┌────────

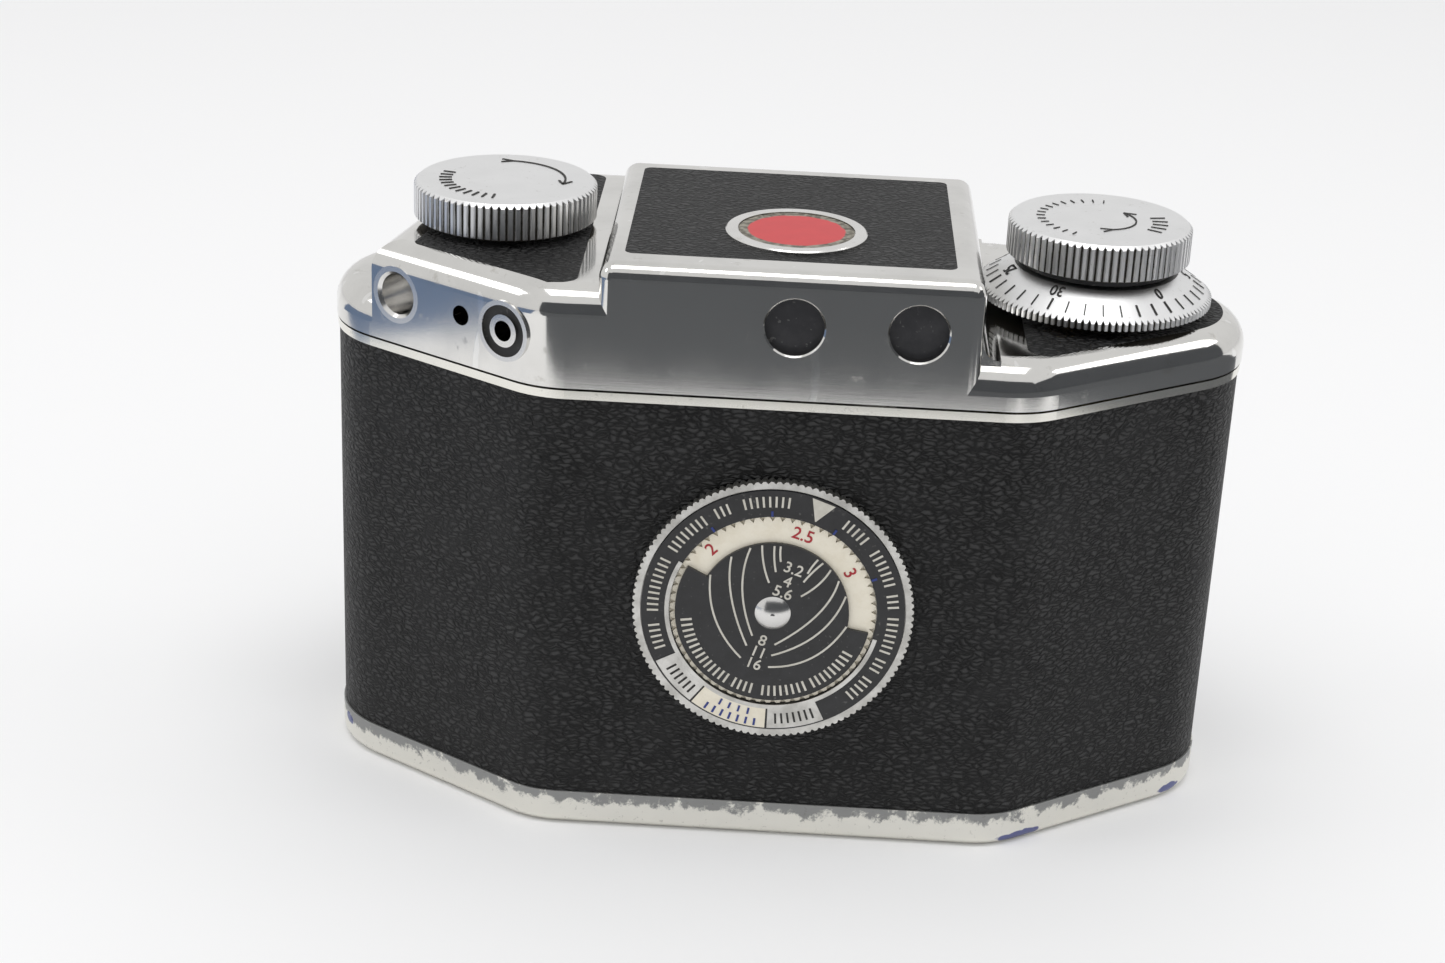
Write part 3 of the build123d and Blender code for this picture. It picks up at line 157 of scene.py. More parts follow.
class Shade:
    """Small builder for a procedural material: nodes are made by short calls and return output sockets."""

    def __init__(self, name):
        self.material = bpy.data.materials.new(name)
        self.material.use_nodes = True
        self.tree = self.material.node_tree
        self.shader = self.tree.nodes["Principled BSDF"]
        self.place = self.tree.nodes.new("ShaderNodeTexCoord").outputs["Object"]

    def put(self, socket, value):
        """Link an output to an input, or set the input to a constant."""
        if isinstance(value, bpy.types.NodeSocket):
            self.tree.links.new(value, socket)
        elif isinstance(value, (tuple, list)) and len(value) == 3 and socket.type == "RGBA":
            socket.default_value = (*value, 1)
        else:
            socket.default_value = value

    def math(self, operation, first, second=0.0, clamp=False):
        node = self.tree.nodes.new("ShaderNodeMath")
        node.operation = operation
        node.use_clamp = clamp
        self.put(node.inputs[0], first)
        self.put(node.inputs[1], second)
        return node.outputs[0]

    def scaled(self, scale, place=None, shift=(0, 0, 0)):
        """Coordinates multiplied by a scale on each axis."""
        node = self.tree.nodes.new("ShaderNodeMapping")
        self.put(node.inputs["Vector"], place or self.place)
        node.inputs["Scale"].default_value = scale
        node.inputs["Location"].default_value = shift
        return node.outputs[0]

    def noise(self, scale, detail=3.0, place=None, roughness=0.5):
        node = self.tree.nodes.new("ShaderNodeTexNoise")
        self.put(node.inputs["Vector"], place or self.place)
        node.inputs["Scale"].default_value = scale
        node.inputs["Detail"].default_value = detail
        node.inputs["Roughness"].default_value = roughness
        return node.outputs["Fac"]

    def wobble(self, scale, amount, place=None):
        """Coordinates pushed about by noise, so that cells and lines are not straight."""
        node = self.tree.nodes.new("ShaderNodeTexNoise")
        self.put(node.inputs["Vector"], place or self.place)
        node.inputs["Scale"].default_value = scale
        node.inputs["Detail"].default_value = 2.0
        push = self.tree.nodes.new("ShaderNodeVectorMath")
        push.operation = "MULTIPLY_ADD"
        self.put(push.inputs[0], node.outputs["Color"])
        push.inputs[1].default_value = (amount, amount, amount)
        self.put(push.inputs[2], place or self.place)
        return push.outputs[0]

    def cells(self, scale, place):
        """Distance to the nearest edge between cells, which draws creases round pebbles."""
        node = self.tree.nodes.new("ShaderNodeTexVoronoi")
        node.feature = "DISTANCE_TO_EDGE"
        self.put(node.inputs["Vector"], place)
        node.inputs["Scale"].default_value = scale
        return node.outputs["Distance"]

    def ramp(self, value, low, high, out_low=0.0, out_high=1.0):
        """Smooth step of a value between two limits."""
        node = self.tree.nodes.new("ShaderNodeMapRange")
        node.interpolation_type = "SMOOTHSTEP"
        self.put(node.inputs["Value"], value)
        node.inputs["From Min"].default_value = low
        node.inputs["From Max"].default_value = high
        node.inputs["To Min"].default_value = out_low
        node.inputs["To Max"].default_value = out_high
        return node.outputs["Result"]

    def mix(self, factor, first, second):
        node = self.tree.nodes.new("ShaderNodeMix")
        node.data_type = "RGBA"
        self.put(node.inputs[0], factor)
        self.put(node.inputs[6], first)
        self.put(node.inputs[7], second)
        return node.outputs[2]

    def split(self, place=None):
        node = self.tree.nodes.new("ShaderNodeSeparateXYZ")
        self.put(node.inputs[0], place or self.place)
        return node.outputs

    def distance(self, point, stretch=(1, 1, 1)):
        """Distance from a point, with each axis stretched."""
        shift = tuple(-value * factor for value, factor in zip(point, stretch))
        length = self.tree.nodes.new("ShaderNodeVectorMath")
        length.operation = "LENGTH"
        self.put(length.inputs[0], self.scaled(stretch, shift=shift))
        return length.outputs["Value"]

    def bump(self, height, depth, strength=1.0):
        node = self.tree.nodes.new("ShaderNodeBump")
        node.inputs["Distance"].default_value = depth
        node.inputs["Strength"].default_value = strength
        self.put(node.inputs["Height"], height)
        return node.outputs[0]

    def surface(self, **values):
        """Set the main shader's inputs by their plain names, with _ for a space."""
        for name, value in values.items():
            self.put(self.shader.inputs[name.replace("_", " ")], value)
        return self.material


def leather(name, stretch, depth):
    """Black leatherette: a wrinkled grain drawn out along one axis with painted shade along its creases,
    fine pores, dust and dull patches.
    """
    shade = Shade(name)
    bent = shade.wobble(650, 0.0011)
    pebbles = shade.cells(1.0, shade.scaled(stretch, bent))
    creases = shade.ramp(pebbles, 0.02, 0.34)
    swell = shade.noise(260, 2.0)
    pores = shade.noise(5200, 2.0)
    height = shade.math("ADD", creases, shade.math("MULTIPLY", pores, 0.25))
    height = shade.math("ADD", height, shade.math("MULTIPLY", swell, 0.8))
    worn = shade.ramp(shade.noise(130, 5.0, roughness=0.65), 0.42, 0.75)
    # Painted shade: the colour is darkest along the creases between the grain's pebbles.
    colour = shade.mix(creases, (0.0025, 0.0025, 0.0027), (0.036, 0.036, 0.0365))
    colour = shade.mix(shade.math("MULTIPLY", worn, 0.3), colour, (0.040, 0.040, 0.041))
    specks = shade.ramp(shade.noise(2600, 1.0), 0.80, 0.84)
    colour = shade.mix(shade.math("MULTIPLY", specks, 0.5), colour, (0.16, 0.155, 0.14))
    rough = shade.math("ADD", shade.math("MULTIPLY", worn, 0.10), 0.50)
    normal = shade.bump(height, depth)
    return shade.surface(Base_Color=colour, Roughness=rough, Normal=normal, Specular_IOR_Level=0.30)


def nickel(name, tint, rough, brush, streak):
    """Polished plated metal: hairline brushing along one way, scratches, haze and small stains."""
    shade = Shade(name)
    hair = shade.noise(1.0, 4.0, shade.scaled(brush), 0.7)
    haze = shade.noise(85, 5.0, roughness=0.6)
    stains = shade.ramp(shade.noise(420, 4.0, roughness=0.7), 0.60, 0.74)
    scratch_line = shade.noise(1.0, 1.0, shade.scaled(streak, shade.wobble(140, 0.004)))
    scratches = shade.ramp(scratch_line, 0.715, 0.74)
    colour = shade.mix(shade.ramp(haze, 0.35, 0.75), tint, tuple(value * 0.86 for value in tint))
    colour = shade.mix(shade.math("MULTIPLY", stains, 0.35), colour, (0.34, 0.31, 0.26))
    colour = shade.mix(shade.math("MULTIPLY", scratches, 0.4), colour, (0.95, 0.95, 0.94))
    roughness = shade.math("ADD", shade.ramp(haze, 0.3, 0.8, 0.0, 0.05), rough)
    roughness = shade.math("ADD", roughness, shade.math("MULTIPLY", stains, 0.12))
    height = shade.math("ADD", shade.math("MULTIPLY", hair, 0.6), scratches)
    normal = shade.bump(height, 0.003 * MM, 0.45)
    return shade.surface(Base_Color=colour, Metallic=1.0, Roughness=roughness, Normal=normal)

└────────

#### [BRIEF]
Print the listing above from its first line through the line with "builder for a", and stop there.

#### [RESPONSE BELOW]
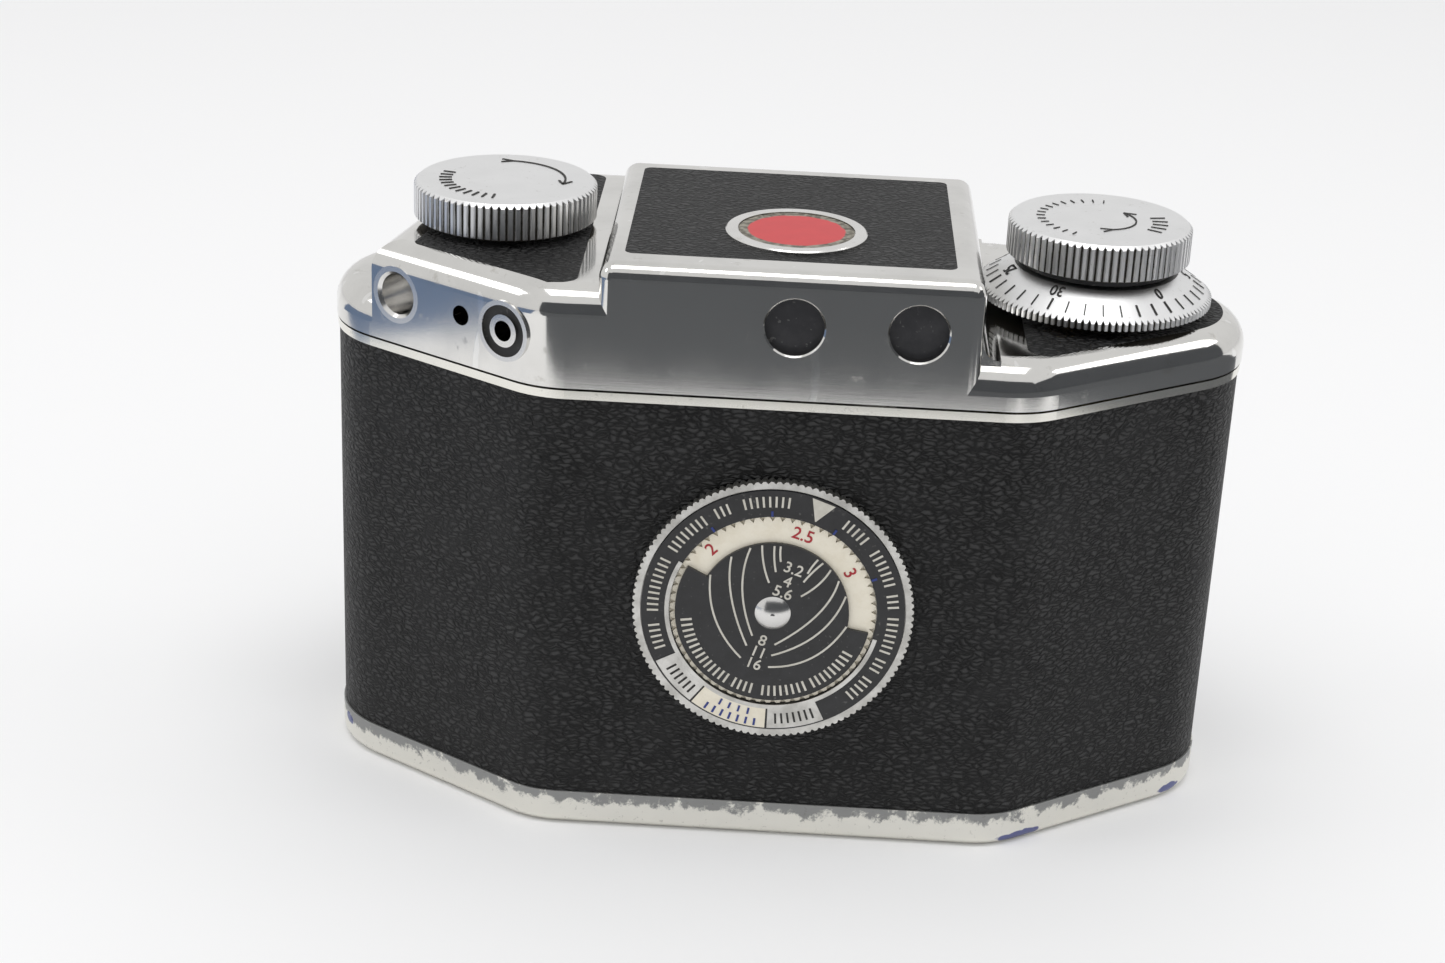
Write part 3 of the build123d and Blender code for this picture. It picks up at line 157 of scene.py. More parts follow.
class Shade:
    """Small builder for a procedural material: nodes are made by short calls and return output sockets."""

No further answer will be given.